◆ TASK GOAL: Pick out every line of the entries below where "code" occurs, and copy those lines.
══ EXERCISE MATERIALS
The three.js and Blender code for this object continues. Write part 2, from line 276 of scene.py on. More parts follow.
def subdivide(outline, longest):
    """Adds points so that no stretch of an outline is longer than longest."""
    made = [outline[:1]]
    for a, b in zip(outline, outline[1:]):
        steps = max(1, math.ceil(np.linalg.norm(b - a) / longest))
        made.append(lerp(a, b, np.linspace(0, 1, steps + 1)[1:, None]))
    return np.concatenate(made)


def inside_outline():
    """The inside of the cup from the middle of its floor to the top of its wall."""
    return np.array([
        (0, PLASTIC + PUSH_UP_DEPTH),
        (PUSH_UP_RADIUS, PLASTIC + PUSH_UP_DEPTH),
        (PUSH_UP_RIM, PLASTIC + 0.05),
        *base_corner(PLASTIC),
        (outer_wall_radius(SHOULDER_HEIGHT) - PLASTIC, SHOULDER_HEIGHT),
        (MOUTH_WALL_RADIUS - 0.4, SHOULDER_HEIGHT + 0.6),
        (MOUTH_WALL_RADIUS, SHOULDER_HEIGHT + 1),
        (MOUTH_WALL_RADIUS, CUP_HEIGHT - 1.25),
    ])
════
══ EXERCISE MATERIALS
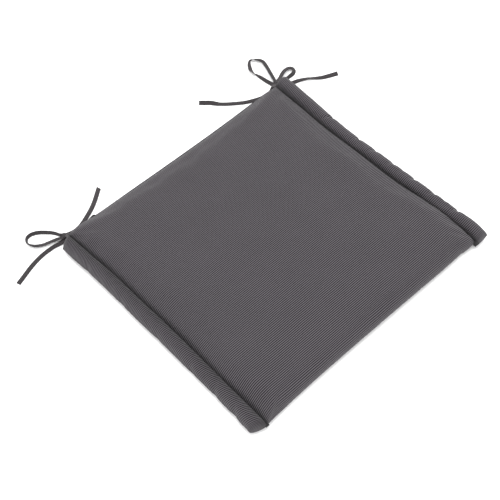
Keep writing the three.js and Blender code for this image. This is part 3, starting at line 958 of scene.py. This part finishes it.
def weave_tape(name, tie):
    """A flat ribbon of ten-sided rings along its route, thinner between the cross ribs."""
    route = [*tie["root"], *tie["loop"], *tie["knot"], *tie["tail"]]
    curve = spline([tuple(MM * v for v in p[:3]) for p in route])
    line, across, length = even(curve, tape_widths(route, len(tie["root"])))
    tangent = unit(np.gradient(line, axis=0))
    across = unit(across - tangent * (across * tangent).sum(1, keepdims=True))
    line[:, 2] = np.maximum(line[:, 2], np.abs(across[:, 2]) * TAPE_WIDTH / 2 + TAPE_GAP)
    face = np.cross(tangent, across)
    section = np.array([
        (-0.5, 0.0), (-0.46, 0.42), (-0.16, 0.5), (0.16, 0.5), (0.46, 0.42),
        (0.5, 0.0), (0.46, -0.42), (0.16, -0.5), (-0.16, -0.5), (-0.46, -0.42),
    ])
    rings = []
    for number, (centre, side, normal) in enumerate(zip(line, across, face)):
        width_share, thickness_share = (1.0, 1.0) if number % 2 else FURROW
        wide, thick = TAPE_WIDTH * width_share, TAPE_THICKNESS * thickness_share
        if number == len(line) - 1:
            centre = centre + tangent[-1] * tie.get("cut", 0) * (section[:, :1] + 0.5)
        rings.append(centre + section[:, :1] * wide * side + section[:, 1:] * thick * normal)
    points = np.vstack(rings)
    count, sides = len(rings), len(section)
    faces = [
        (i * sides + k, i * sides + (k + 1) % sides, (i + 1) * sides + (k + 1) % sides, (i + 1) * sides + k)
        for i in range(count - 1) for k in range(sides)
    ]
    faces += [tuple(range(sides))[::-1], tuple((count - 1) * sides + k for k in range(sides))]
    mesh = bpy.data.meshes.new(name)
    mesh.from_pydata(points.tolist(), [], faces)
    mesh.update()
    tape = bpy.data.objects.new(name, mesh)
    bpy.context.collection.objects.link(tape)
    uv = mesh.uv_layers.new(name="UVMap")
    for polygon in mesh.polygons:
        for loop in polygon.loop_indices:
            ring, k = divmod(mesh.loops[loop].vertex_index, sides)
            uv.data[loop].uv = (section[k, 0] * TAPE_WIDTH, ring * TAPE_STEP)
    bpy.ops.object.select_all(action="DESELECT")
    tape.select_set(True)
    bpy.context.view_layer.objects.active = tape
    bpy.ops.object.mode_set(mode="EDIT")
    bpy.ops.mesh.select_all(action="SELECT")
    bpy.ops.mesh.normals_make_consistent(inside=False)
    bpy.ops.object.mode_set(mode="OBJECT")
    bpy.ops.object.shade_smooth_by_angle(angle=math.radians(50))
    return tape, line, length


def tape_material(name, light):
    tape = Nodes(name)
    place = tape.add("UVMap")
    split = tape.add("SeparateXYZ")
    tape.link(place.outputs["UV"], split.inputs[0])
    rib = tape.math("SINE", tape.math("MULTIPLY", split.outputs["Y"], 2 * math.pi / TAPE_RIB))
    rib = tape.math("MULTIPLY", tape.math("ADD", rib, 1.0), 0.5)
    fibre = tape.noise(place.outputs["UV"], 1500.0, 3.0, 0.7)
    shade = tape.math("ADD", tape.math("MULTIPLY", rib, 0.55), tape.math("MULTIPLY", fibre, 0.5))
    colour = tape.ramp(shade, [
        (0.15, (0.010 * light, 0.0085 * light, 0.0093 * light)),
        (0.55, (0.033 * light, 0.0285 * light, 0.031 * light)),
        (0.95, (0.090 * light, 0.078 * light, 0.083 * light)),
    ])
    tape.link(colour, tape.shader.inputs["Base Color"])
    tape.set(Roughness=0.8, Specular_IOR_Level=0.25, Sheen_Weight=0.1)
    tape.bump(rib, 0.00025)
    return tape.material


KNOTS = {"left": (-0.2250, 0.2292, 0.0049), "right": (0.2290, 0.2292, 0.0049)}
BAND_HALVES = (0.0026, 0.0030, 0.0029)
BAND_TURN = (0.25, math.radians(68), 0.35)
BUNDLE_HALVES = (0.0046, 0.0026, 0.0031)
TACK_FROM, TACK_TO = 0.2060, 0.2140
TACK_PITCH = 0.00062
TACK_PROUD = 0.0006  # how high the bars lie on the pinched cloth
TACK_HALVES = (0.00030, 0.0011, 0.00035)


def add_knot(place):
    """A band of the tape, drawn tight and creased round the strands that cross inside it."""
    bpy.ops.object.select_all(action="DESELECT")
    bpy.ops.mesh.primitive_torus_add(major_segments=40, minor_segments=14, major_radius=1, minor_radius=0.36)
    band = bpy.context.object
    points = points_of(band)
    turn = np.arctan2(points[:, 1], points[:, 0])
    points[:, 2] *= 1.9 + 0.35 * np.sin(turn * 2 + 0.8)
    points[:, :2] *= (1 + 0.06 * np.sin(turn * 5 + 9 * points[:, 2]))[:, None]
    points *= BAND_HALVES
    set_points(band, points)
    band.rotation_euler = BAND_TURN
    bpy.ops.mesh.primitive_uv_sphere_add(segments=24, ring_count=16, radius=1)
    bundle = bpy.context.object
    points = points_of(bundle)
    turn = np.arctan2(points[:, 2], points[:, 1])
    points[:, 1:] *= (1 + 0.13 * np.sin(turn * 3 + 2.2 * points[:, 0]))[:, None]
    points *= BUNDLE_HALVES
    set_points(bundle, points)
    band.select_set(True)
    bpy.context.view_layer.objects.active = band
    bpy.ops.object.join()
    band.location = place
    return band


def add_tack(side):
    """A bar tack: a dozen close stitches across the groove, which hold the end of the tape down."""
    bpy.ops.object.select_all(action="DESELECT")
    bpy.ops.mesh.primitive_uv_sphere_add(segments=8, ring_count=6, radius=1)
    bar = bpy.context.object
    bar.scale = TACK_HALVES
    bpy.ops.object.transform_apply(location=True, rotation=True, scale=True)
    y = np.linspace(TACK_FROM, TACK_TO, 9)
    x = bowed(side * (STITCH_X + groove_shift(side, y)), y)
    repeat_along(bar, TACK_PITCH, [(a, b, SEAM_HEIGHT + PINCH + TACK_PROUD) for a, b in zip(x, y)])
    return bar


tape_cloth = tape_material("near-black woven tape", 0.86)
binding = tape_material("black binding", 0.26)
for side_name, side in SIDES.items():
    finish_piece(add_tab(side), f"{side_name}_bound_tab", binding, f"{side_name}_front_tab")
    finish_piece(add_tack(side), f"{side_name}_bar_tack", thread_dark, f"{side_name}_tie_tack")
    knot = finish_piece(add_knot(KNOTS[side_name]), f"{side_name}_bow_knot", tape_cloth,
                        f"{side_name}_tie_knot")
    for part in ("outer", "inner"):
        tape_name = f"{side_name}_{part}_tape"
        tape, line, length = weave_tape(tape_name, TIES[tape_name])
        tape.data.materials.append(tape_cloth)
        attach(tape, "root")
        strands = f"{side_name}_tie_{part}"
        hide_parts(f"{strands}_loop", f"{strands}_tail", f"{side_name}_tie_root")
════
◆ THE REPLY:
The three.js and Blender code for this object continues. Write part 2, from line 276 of scene.py on. More parts follow.
Keep writing the three.js and Blender code for this image. This is part 3, starting at line 958 of scene.py. This part finishes it.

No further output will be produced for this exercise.